Здесь я застаю довольно большое общество. За столом, куда меня сажают, сидит молодой человек лет двадцати восьми, с мелкими чертами лица, с физиономией приказчика из небольшой галантерейной лавки. Скоро я узнаю, что это – товарищ Чистяков, следователь по делам социалистов. Впоследствии мне говорили, будто это – бывший парикмахерский подмастерье с Петроградской стороны. Он же сам утверждал, что он бывший студент, был социалистом-революционером, будто бы живал и во Франции, и в Испании. Был он не прочь вести с заключенными «умные» разговоры и принимать романтические позы, как-то заявил даже, что его деятельность в ЧК не удовлетворяет, что ему хочется «тряхнуть стариной», что он остался в душе эсером-террористом и подумывает, не махнуть ли опять за границу, чтобы… убить Клемансо, как главу антантовского империализма! Вообще же разговор его обличал в нем человека крайне неинтеллигентного, политически безграмотного, безмерно лживого и хвастливого.
За другим столом сидели двое: один – плотный, с грубым, простецким лицом, – как выяснилось из его слов, матрос, будто бы участник июльского восстания 1917 года; другой – маленький, вертлявый человек, носивший фамилию Степанов – явный псевдоним, так как человек, несомненно, был евреем. Матрос, между прочим, уверял, что во время июльского восстания было убито на его глазах множество матросов, что он сам хоронил их и т. д. Я тут же уличил его во лжи, напомнив, что даже в большевистских газетах того времени никогда не сообщалось ни об одном убитом из среды матросов, которые, напротив, сами без всякого повода перестреляли и ранили в те памятные дни немало народу.

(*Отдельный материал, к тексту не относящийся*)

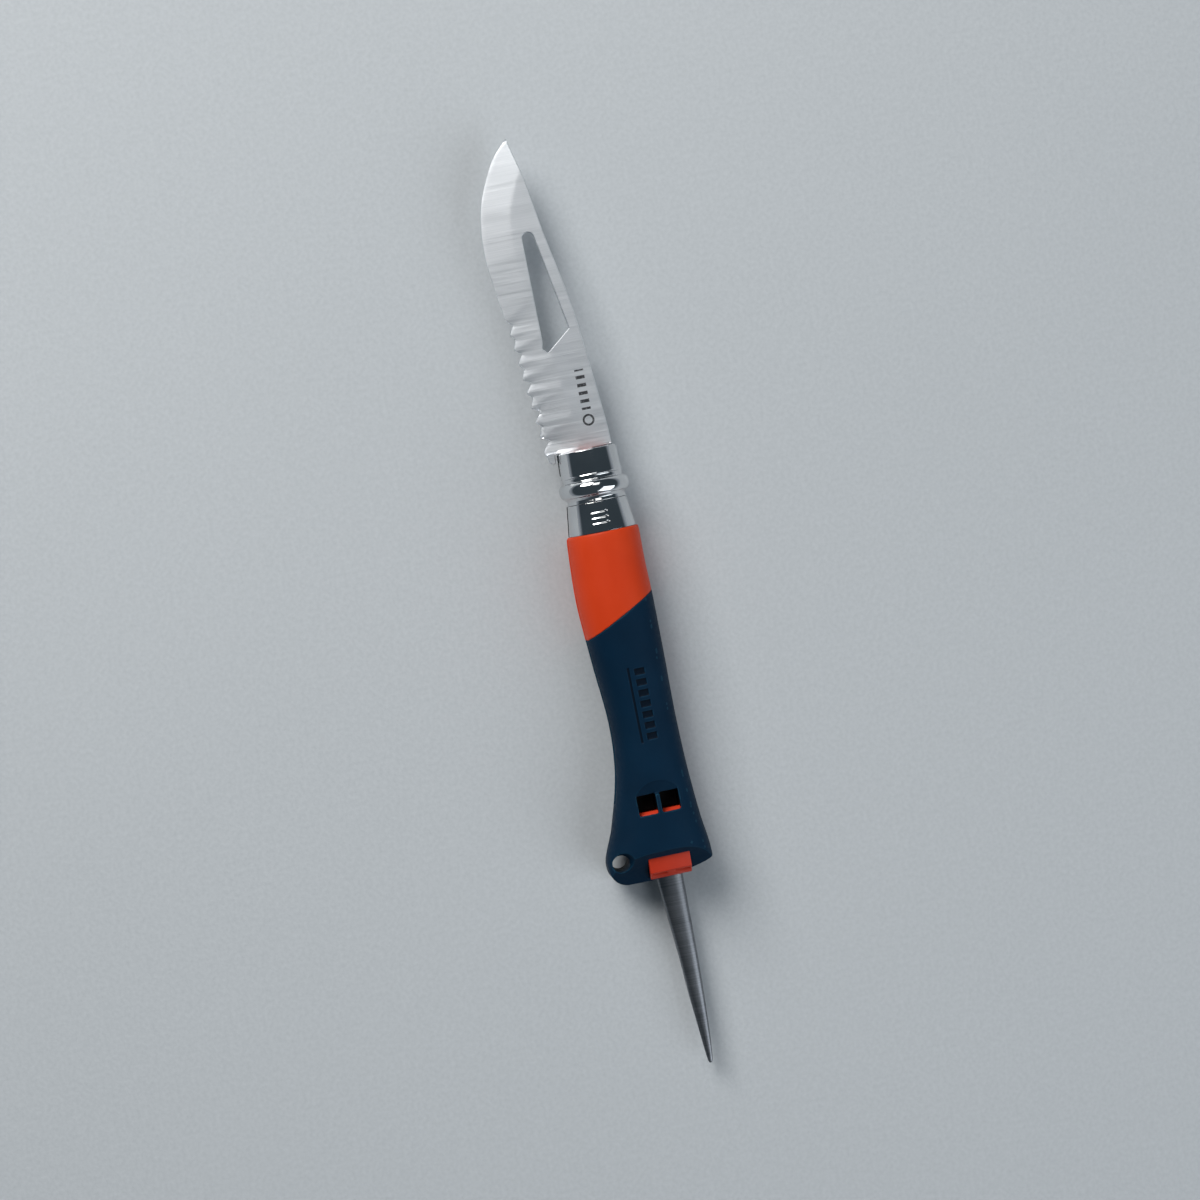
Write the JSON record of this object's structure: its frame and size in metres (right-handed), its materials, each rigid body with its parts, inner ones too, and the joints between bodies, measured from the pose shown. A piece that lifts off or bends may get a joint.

Но парень, видимо, так сжился со своей легендой, нужной ему для обличения «кровожадности» меньшевиков, что упорно продолжал твердить свое.
Кроме перечисленных уже лиц на диванчике сидело двое малозаметных людей интеллигентского вида, а потом пришел и сам председатель ЧК – рабочий Комаров, высокий, хорошо упитанный брюнет, с наглым, самоуверенным лицом, одетый по-военному, с кобурой на поясе.